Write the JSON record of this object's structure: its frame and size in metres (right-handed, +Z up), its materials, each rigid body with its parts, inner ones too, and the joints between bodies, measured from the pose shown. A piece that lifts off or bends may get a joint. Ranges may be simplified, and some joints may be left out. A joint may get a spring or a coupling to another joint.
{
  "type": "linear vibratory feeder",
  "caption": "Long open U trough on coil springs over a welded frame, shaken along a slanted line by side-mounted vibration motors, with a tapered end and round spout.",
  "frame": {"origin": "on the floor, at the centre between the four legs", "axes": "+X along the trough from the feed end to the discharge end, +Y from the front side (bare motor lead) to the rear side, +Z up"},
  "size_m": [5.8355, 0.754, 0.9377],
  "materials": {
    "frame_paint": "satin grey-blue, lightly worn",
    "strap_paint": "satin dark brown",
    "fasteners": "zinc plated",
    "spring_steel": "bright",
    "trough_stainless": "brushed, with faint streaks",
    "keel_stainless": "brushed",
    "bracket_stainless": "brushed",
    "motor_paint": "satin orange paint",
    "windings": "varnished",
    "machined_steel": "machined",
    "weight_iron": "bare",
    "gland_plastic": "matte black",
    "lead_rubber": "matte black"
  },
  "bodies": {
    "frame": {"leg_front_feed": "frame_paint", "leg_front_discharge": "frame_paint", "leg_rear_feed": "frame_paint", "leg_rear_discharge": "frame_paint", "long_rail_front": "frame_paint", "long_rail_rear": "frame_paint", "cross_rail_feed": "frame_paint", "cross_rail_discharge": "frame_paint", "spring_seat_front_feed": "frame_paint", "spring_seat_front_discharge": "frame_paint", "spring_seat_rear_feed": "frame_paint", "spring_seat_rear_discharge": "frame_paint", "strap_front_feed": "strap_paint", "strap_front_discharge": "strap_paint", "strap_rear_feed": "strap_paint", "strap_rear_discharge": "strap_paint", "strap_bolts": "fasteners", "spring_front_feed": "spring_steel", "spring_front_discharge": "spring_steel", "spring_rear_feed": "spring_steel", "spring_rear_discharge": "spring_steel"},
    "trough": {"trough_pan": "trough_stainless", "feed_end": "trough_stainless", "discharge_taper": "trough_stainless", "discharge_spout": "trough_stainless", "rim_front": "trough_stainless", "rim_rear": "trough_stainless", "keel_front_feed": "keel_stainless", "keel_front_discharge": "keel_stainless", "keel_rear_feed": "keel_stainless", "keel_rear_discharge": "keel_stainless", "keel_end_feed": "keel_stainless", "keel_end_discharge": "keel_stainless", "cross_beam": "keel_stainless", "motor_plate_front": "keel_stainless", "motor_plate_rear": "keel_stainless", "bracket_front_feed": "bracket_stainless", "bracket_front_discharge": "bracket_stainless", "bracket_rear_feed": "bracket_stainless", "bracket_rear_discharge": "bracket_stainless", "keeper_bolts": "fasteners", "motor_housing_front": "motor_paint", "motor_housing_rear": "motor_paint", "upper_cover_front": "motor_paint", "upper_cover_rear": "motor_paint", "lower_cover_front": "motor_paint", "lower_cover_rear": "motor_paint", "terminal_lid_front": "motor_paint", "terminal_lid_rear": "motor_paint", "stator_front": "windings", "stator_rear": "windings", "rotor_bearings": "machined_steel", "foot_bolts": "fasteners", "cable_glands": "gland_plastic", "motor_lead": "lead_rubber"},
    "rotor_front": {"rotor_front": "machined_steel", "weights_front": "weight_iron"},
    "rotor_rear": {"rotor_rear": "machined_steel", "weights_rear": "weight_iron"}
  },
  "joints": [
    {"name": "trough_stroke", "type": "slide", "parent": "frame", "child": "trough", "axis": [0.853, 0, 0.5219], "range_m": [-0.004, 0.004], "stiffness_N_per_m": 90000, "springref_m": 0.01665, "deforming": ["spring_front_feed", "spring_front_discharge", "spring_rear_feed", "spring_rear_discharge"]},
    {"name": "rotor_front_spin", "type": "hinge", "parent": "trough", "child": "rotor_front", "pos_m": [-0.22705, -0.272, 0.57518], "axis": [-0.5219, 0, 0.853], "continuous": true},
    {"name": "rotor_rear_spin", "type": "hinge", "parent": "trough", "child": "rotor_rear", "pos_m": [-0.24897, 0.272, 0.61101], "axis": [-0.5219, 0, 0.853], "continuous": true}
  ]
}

—————

*Exercise task:* Word for word, write out the data.

*Correct output:*
Write the JSON record of this object's structure: its frame and size in metres (right-handed, +Z up), its materials, each rigid body with its parts, inner ones too, and the joints between bodies, measured from the pose shown. A piece that lifts off or bends may get a joint. Ranges may be simplified, and some joints may be left out. A joint may get a spring or a coupling to another joint.
{
  "type": "linear vibratory feeder",
  "caption": "Long open U trough on coil springs over a welded frame, shaken along a slanted line by side-mounted vibration motors, with a tapered end and round spout.",
  "frame": {"origin": "on the floor, at the centre between the four legs", "axes": "+X along the trough from the feed end to the discharge end, +Y from the front side (bare motor lead) to the rear side, +Z up"},
  "size_m": [5.8355, 0.754, 0.9377],
  "materials": {
    "frame_paint": "satin grey-blue, lightly worn",
    "strap_paint": "satin dark brown",
    "fasteners": "zinc plated",
    "spring_steel": "bright",
    "trough_stainless": "brushed, with faint streaks",
    "keel_stainless": "brushed",
    "bracket_stainless": "brushed",
    "motor_paint": "satin orange paint",
    "windings": "varnished",
    "machined_steel": "machined",
    "weight_iron": "bare",
    "gland_plastic": "matte black",
    "lead_rubber": "matte black"
  },
  "bodies": {
    "frame": {"leg_front_feed": "frame_paint", "leg_front_discharge": "frame_paint", "leg_rear_feed": "frame_paint", "leg_rear_discharge": "frame_paint", "long_rail_front": "frame_paint", "long_rail_rear": "frame_paint", "cross_rail_feed": "frame_paint", "cross_rail_discharge": "frame_paint", "spring_seat_front_feed": "frame_paint", "spring_seat_front_discharge": "frame_paint", "spring_seat_rear_feed": "frame_paint", "spring_seat_rear_discharge": "frame_paint", "strap_front_feed": "strap_paint", "strap_front_discharge": "strap_paint", "strap_rear_feed": "strap_paint", "strap_rear_discharge": "strap_paint", "strap_bolts": "fasteners", "spring_front_feed": "spring_steel", "spring_front_discharge": "spring_steel", "spring_rear_feed": "spring_steel", "spring_rear_discharge": "spring_steel"},
    "trough": {"trough_pan": "trough_stainless", "feed_end": "trough_stainless", "discharge_taper": "trough_stainless", "discharge_spout": "trough_stainless", "rim_front": "trough_stainless", "rim_rear": "trough_stainless", "keel_front_feed": "keel_stainless", "keel_front_discharge": "keel_stainless", "keel_rear_feed": "keel_stainless", "keel_rear_discharge": "keel_stainless", "keel_end_feed": "keel_stainless", "keel_end_discharge": "keel_stainless", "cross_beam": "keel_stainless", "motor_plate_front": "keel_stainless", "motor_plate_rear": "keel_stainless", "bracket_front_feed": "bracket_stainless", "bracket_front_discharge": "bracket_stainless", "bracket_rear_feed": "bracket_stainless", "bracket_rear_discharge": "bracket_stainless", "keeper_bolts": "fasteners", "motor_housing_front": "motor_paint", "motor_housing_rear": "motor_paint", "upper_cover_front": "motor_paint", "upper_cover_rear": "motor_paint", "lower_cover_front": "motor_paint", "lower_cover_rear": "motor_paint", "terminal_lid_front": "motor_paint", "terminal_lid_rear": "motor_paint", "stator_front": "windings", "stator_rear": "windings", "rotor_bearings": "machined_steel", "foot_bolts": "fasteners", "cable_glands": "gland_plastic", "motor_lead": "lead_rubber"},
    "rotor_front": {"rotor_front": "machined_steel", "weights_front": "weight_iron"},
    "rotor_rear": {"rotor_rear": "machined_steel", "weights_rear": "weight_iron"}
  },
  "joints": [
    {"name": "trough_stroke", "type": "slide", "parent": "frame", "child": "trough", "axis": [0.853, 0, 0.5219], "range_m": [-0.004, 0.004], "stiffness_N_per_m": 90000, "springref_m": 0.01665, "deforming": ["spring_front_feed", "spring_front_discharge", "spring_rear_feed", "spring_rear_discharge"]},
    {"name": "rotor_front_spin", "type": "hinge", "parent": "trough", "child": "rotor_front", "pos_m": [-0.22705, -0.272, 0.57518], "axis": [-0.5219, 0, 0.853], "continuous": true},
    {"name": "rotor_rear_spin", "type": "hinge", "parent": "trough", "child": "rotor_rear", "pos_m": [-0.24897, 0.272, 0.61101], "axis": [-0.5219, 0, 0.853], "continuous": true}
  ]
}